The fallout from the walks or even the ground balls that found seams could have been worse for Pallante if not for what all ground-ball-getters have to rely on.

With help from wandering Tigers first baseman Spencer Torkelson, the Cardinals got two outs on the bases that minimized Detroit’s rallies. Torkelson ran into a double play when he tried to tag up from first base and Nolan Arenado cut the throw home to nab Torkelson easily. In the sixth, after Pallante’s final two walks, Torkelson tried to score when the Cardinals turned their attention to this teammate between first and second base. Gorman pivoted and threw home to get Torkelson at the plate and end that inning.

The rundowns rewarded Brendan Donovan with two assists from left field.

Hits few but zeroes abound

When the game reached the middle of the sixth inning, the Cardinals had produced a single hit, and even it did not get past the pitcher’s mound.

The Cardinals’ only run as the Tigers cycled through pitchers for the first five innings was Burleson’s successful attempt to bunt against the shift for a single. He nudge the ball toward the third baseman and then rumbled to first in the second inning to put two runners on base with no outs.

The potential of the rally fizzled from there.

The Cardinals had two at-bats with a runner in scoring position in the first five innings. And both of them came right there in the second inning. And both of them ended in flyouts. When Gorman flew out to left field without advancing either runner, the Tigers continued what became a streak with two different pitchers getting 12 outs from 12 Cardinals batters.

A double play in the fourth erased the only base runner the Cardinals had until the sixth inning and a familiar face entered their line of sight.

Cardinals crack the goose egg

The Tigers rearranged their rotation so that former Cardinal Jack Flaherty did not start Wednesday afternoon as originally announced. That choice meant Detroit had a second bullpen game of the series, and that gave the Cardinals a second look Wednesday at the arm who started Monday.

Lefty Sean Guenther was the opener for Monday’s game and tasked with going only a handful of batters into that evening before a long reliever took over.

Guenther allowed all three batters he faced to reach.

The lefty was out of the game, and the Cardinals had a lead they would not relinquish. Fast-forward to Wednesday, and Guenther entered for the bottom of the sixth inning and potentially another series of at-bats with the top of the Cardinals lineup. But first, he had to retire No. 9 hitter Scott II.

Scott started the sixth a lot like the Cardinals started Monday and singled to right field. The speedster took second on a flyout to right field to get into scoring position with two outs. Guenther was gone, and the inning tilted toward the earlier failed chance for the Cardinals. Willson Contreras yanked it back with a single up the middle that scored Scott and inched the Cardinals back into the game.

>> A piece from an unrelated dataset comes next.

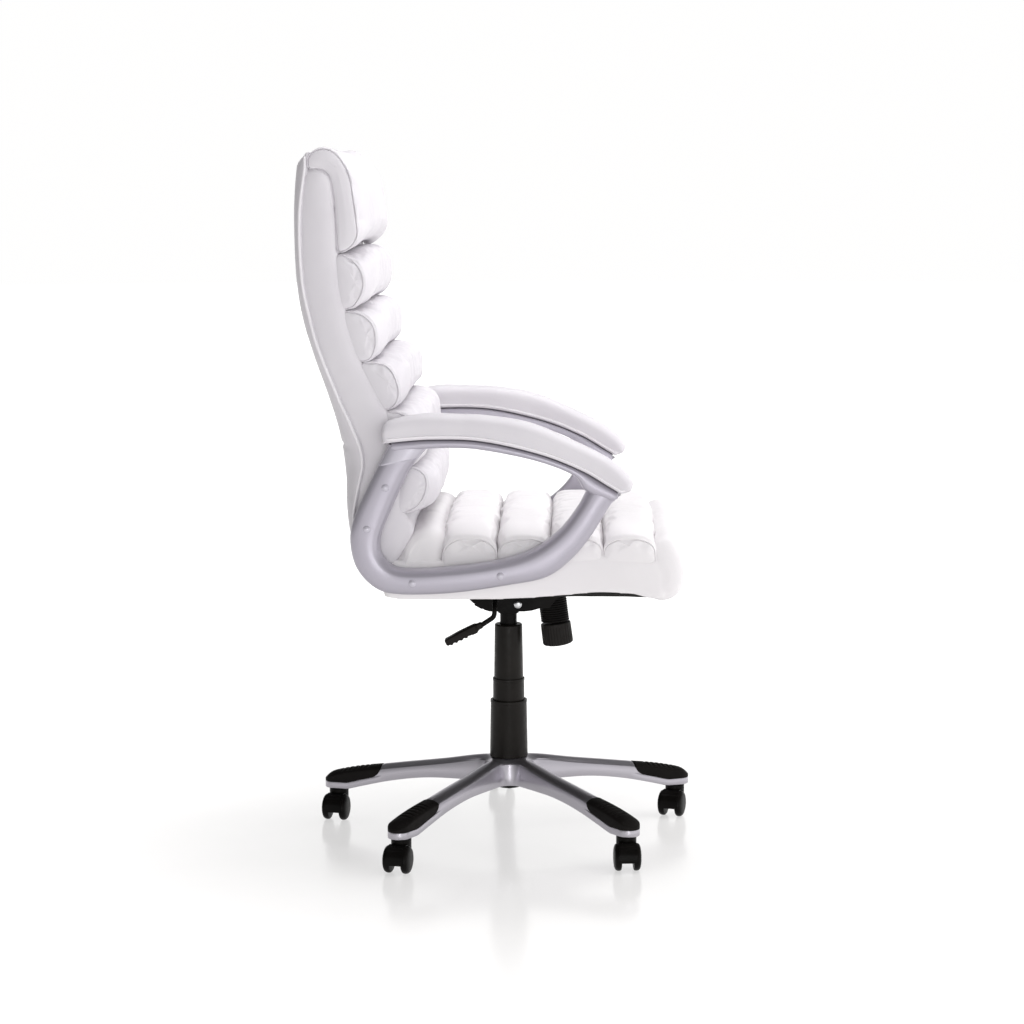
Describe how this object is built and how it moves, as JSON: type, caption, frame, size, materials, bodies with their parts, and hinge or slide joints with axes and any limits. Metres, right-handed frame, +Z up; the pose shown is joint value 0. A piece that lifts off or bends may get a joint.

Their next chance to tie it would come in the seventh after pivotal relief.

JoJo with the KO

The trouble was entirely the Cardinals’ doing, so it took a reliever to handle the undoing.

Both relievers Phil Maton and JoJo Romero hit batters in the seventh inning, and sandwiched in between those base runners was a walk from Maton to put the bases loaded for cleanup hitter Greene. The Tigers outfielder entered the game among the league leaders with 34 RBIs, and he scored the Tigers’ first three runs.

Greene singled in the second and scored.

He walked with two outs in the fourth and scored.

He walked again in the sixth — and scored.

In the seventh, he came up with the bases loaded, two outs, Romero on the mound and the opportunity to democratize the scoring.

Greene never got his bat on a pitch.

Romero leveled the count with a 92.6 mph sinker that Greene took for a strike. Romero tried one more sinker to the left-handed Greene and then just spun him. Romero put an 83.8 mph slider past Greene’s bat in the strike zone and then got Greene fishing for an 85.4 mph slider outside of the zone to end the inning.

That strikeout vaporized Greene’s chances of breaking the game open and set up the Cardinals for their best shot at tying the game.